In the present case, it is not necessary to determine how to exercise the discretion. Exhaustion of administrative remedies is properly raised not as an element of a claim but as an affirmative defense. If defendant believes plaintiffs have failed to meet the exhaustion requirement, it should be raised as such. An affirmative defense will only support a motion to dismiss under Rule 12(b)(6) when a plaintiffs allegations clearly point to the existence of the defense. ALA, Inc., v. CCAIR, Inc., 29 F.3d 855, 859 (3rd Cir.1994); Kansa Reinsurance Co. v. Congressional Mortgage Corp. of Texas, 20 F.3d 1362, 1366 (5th Cir.1994). See also 5A Charles A. Wright & Arthur R. Miller, Federal Practice and Procedure § 1357, at 348-56 (2d ed.1990). In other words, the fact that a plaintiff has failed to exhaust administrative remedies must appear plainly on the face of the complaint. Pueblo de Cochiti v. United States, 647 F.Supp. 538, 542 (D.N.M. 1986).

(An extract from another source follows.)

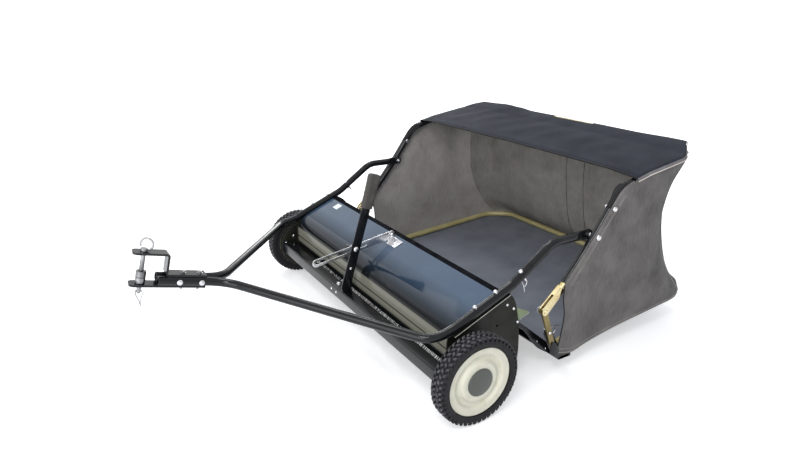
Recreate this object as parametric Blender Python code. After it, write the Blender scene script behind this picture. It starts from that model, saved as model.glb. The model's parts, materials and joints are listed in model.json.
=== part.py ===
"""Tow-behind lawn sweeper, built piece by piece in metres with +Z up.

The hitch points to -Y, which is the way of travel, the hopper to +Y, and the side on a driver's
left is +X. The ground is z = 0 and the wheel axle is the line y = 0, z = WHEEL_RADIUS. Places
across the machine follow one another from the brush's half length outwards.

Two road wheels carry an inner ring gear each. Each ring gear turns a pinion on the brush
shaft, so the brush spins faster than the wheels and the same way. The wheels hang on two
plates that swing about the brush shaft, and a lever on their cross member raises or lowers
the housing. The hopper tips about the ends of the two support arms, and its lower frame
folds up towards its upper frame.
"""

import math

import bmesh
import bpy
from mathutils import Matrix, Vector

# Running gap between pieces that touch on the real machine
GAP = 0.0003

# Wheels
WHEEL_RADIUS = 0.127
TYRE_ROOM = 0.0035
TYRE_WIDTH = 0.048
RIM_RADIUS = 0.0985
RIM_WALL = 0.004
WHEEL_FACE_SETBACK = 0.0035
GROOVE_RADIUS = 0.067
GROOVE_DEPTH = 0.008
HUB_BORE_RADIUS = 0.0083
HUB_CAP_RADIUS = 0.0395
TREAD_DEPTH = 0.0022
WHEEL_STEPS = 36

# Gears between wheel and brush
RING_TEETH = 60
PINION_TEETH = 10
GEAR_SETBACK = 0.0025
GEAR_WIDTH = 0.014

# Brush
BRUSH_Y = 0.075
BRUSH_Z = 0.120
BRUSH_RADIUS = 0.104
BRUSH_HALF_LENGTH = 0.470
BRUSH_END_ROOM = 0.034
COLLAR_RADIUS = 0.0135
COLLAR_LENGTH = 0.012
SHAFT_RADIUS = 0.00795
SHAFT_STUB = 0.0025
STRIP_BASE_RADIUS = 0.036
STRIP_BACK_HEIGHT = 0.009
STRIP_BACK_HALF_WIDTH = 0.006
BRISTLE_ROWS = 2
BRISTLE_COLUMNS = 38
BRISTLE_WIDTH = 0.0034

# Side tubes: their centre line over the housing is TUBE_BASE_Z + TUBE_SLOPE * y
TUBE_RADIUS = 0.0127
TUBE_OFFSET = 0.016
TUBE_BASE_Z = 0.2617
TUBE_SLOPE = 0.418
TUBE_KICK_Y = 0.163
TUBE_REAR_Y = 0.222
TUBE_FRONT_BEND_Y = -0.095
TUBE_BEND_RADIUS = 0.075
SPIGOT_RADIUS = 0.0106
SPIGOT_LENGTH = 0.045
ARM_BEND = (0.300, 0.4250)
ARM_EYE_HALF = 0.0042
PIVOT = (0.438, 0.424)
PIVOT_BOLT_RADIUS = 0.0041
PIVOT_HOLE_RADIUS = 0.0045

# Hitch: a tilted frame whose origin lies on the pin's axis, level with the tubes
HITCH_Y = -0.692
HITCH_Z = 0.343
HITCH_TILT = math.radians(14.0)
HITCH_TUBE_X = 0.0175
HITCH_TUBE_START = 0.042
HITCH_TUBE_END = 0.228
HITCH_PLATE_HALF_WIDTH = 0.020
HITCH_PLATE = 0.006
HITCH_TIP = -0.029
HITCH_TIP_CORNER = 0.012
HITCH_TOP_HEIGHT = 0.071
HITCH_DROP = 0.0665
HITCH_END = 0.172
HITCH_BOLTS = (0.110, 0.156)
HITCH_BOLT_RADIUS = 0.0038
HITCH_PIN_RADIUS = 0.006
HITCH_PIN_END = -0.043
HITCH_CLIP_N = -0.036
HITCH_SLEEVE_RADIUS = 0.0135
HITCH_SLEEVE_HEIGHT = 0.0172

# Housing
PLATE_THICKNESS = 0.003
FLANGE_SHEET = 0.0025
FLANGE_FRONT_Y = -0.034
FLANGE_REAR_Y = 0.172
DEFLECTOR_SHEET = 0.002
COVER_SHEET = 0.002
COVER_END_STEP = 0.0003
COVER_DROP = 0.004
COVER_REAR_Y = 0.133
COVER_NOSE_Y = -0.034
COVER_NOSE_RADIUS = 0.070
COVER_LOWER_Z = 0.140
COVER_HEM_RADIUS = 0.0045
COVER_CHEEK = 0.013
BUSH_RADIUS = 0.016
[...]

The amended complaint states that all administrative remedies have been exhausted. On its face, it reveals no suggestion to the contrary. The pleadings of defendant and plaintiffs in support of and against the motion to dismiss, respectively, offer conflicting accounts as to the nature and sufficiency of the steps plaintiffs took to exhaust administrative remedies. However, it is more appropriate to consider these arguments on a motion for summary judgment or at trial, should defendant decide to raise the issue. At that time, the questions of meaningful access to administrative procedures and of futility may also be addressed. Accordingly, the claims will not be dismissed for failure to adequately plead exhaustion.

Employer as Fiduciary

ERISA was enacted in part to protect the "interests of participants in employee benefit plans ... by establishing standards of conduct, responsibility, and obligation for fiduciaries of employee benefit plans." 29 U.S.C. § 1001(b). The United States Supreme Court has stated that the statutory provisions relating to fiduciary duties should be interpreted bearing in mind their common law origins and the nature and purpose of the statute. Varity Corp. v. Howe, 516 U.S. 489, 116 S.Ct. 1065, 1072-73, 134 L.Ed.2d 130 (1996).